Improving Fatigue Performance of Laser-Welded 2024-T3 Aluminum Alloy Using Dry Laser Peening
Tomokazu Sano,
Takayuki Eimura,
Akio Hirose,
Yosuke Kawahito,
Seiji Katayama,
Kazuto Arakawa,
Kiyotaka Masaki,
Ayumi Shiro,
Takahisa Shobu,
Yuji Sano
Affiliations
Tomokazu Sano
Division of Materials and Manufacturing Science, Graduate School of Engineering, Osaka University, 2-1 Yamada-oka, Suita 565-0871, Japan
Takayuki Eimura
Division of Materials and Manufacturing Science, Graduate School of Engineering, Osaka University, 2-1 Yamada-oka, Suita 565-0871, Japan
Akio Hirose
Division of Materials and Manufacturing Science, Graduate School of Engineering, Osaka University, 2-1 Yamada-oka, Suita 565-0871, Japan
Yosuke Kawahito
Joining and Welding Research Institute, Osaka University, 11-1 Mihogaoka, Ibaraki 567-0047, Japan
Seiji Katayama
Joining and Welding Research Institute, Osaka University, 11-1 Mihogaoka, Ibaraki 567-0047, Japan
Kazuto Arakawa
Interdisciplinary Faculty of Science and Engineering, Shimane University, 1060 Nishikawatsu-cho, Matsue 690-8504, Japan
Kiyotaka Masaki
National Institute of Technology, Okinawa College, 905 Henoko, Nago 905-2192, Japan
Ayumi Shiro
Quantum Beam Science Research Directorate, National Institute for Quantum and Radiological Science and Technology, Kouto, Sayo 679-5148, Japan
Takahisa Shobu
Materials Sciences Research Center, Japan Atomic Energy Agency, Kouto, Sayo 679-5148, Japan
Yuji Sano
Division of Research Innovation and Collaboration, Institute for Molecular Science, National Institutes of Natural Sciences, 38 Nishigo-Naka, Myodaiji, Okazaki 444-8585, Japan
The purpose of the present study was to verify the effectiveness of dry laser peening (DryLP), which is the peening technique without a sacrificial overlay under atmospheric conditions using femtosecond laser pulses on the mechanical properties such as hardness, residual stress, and fatigue performance of laser-welded 2024 aluminum alloy containing welding defects such as undercuts and blowholes.
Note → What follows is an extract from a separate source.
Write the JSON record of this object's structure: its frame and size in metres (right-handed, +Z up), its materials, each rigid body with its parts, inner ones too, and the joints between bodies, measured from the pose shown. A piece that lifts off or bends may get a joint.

After DryLP treatment of the laser-welded 2024 aluminum alloy, the softened weld metal recovered to the original hardness of base metal, while residual tensile stress in the weld metal and heat-affected zone changed to compressive stresses. As a result, DryLP treatment improved the fatigue performances of welded specimens with and without the weld reinforcement almost equally. The fatigue life almost doubled at a stress amplitude of 180 MPa and increased by a factor of more than 50 at 120 MPa. DryLP was found to be more effective for improving the fatigue performance of laser-welded aluminum specimens with welding defects at lower stress amplitudes, as stress concentration at the defects did not significantly influence the fatigue performance.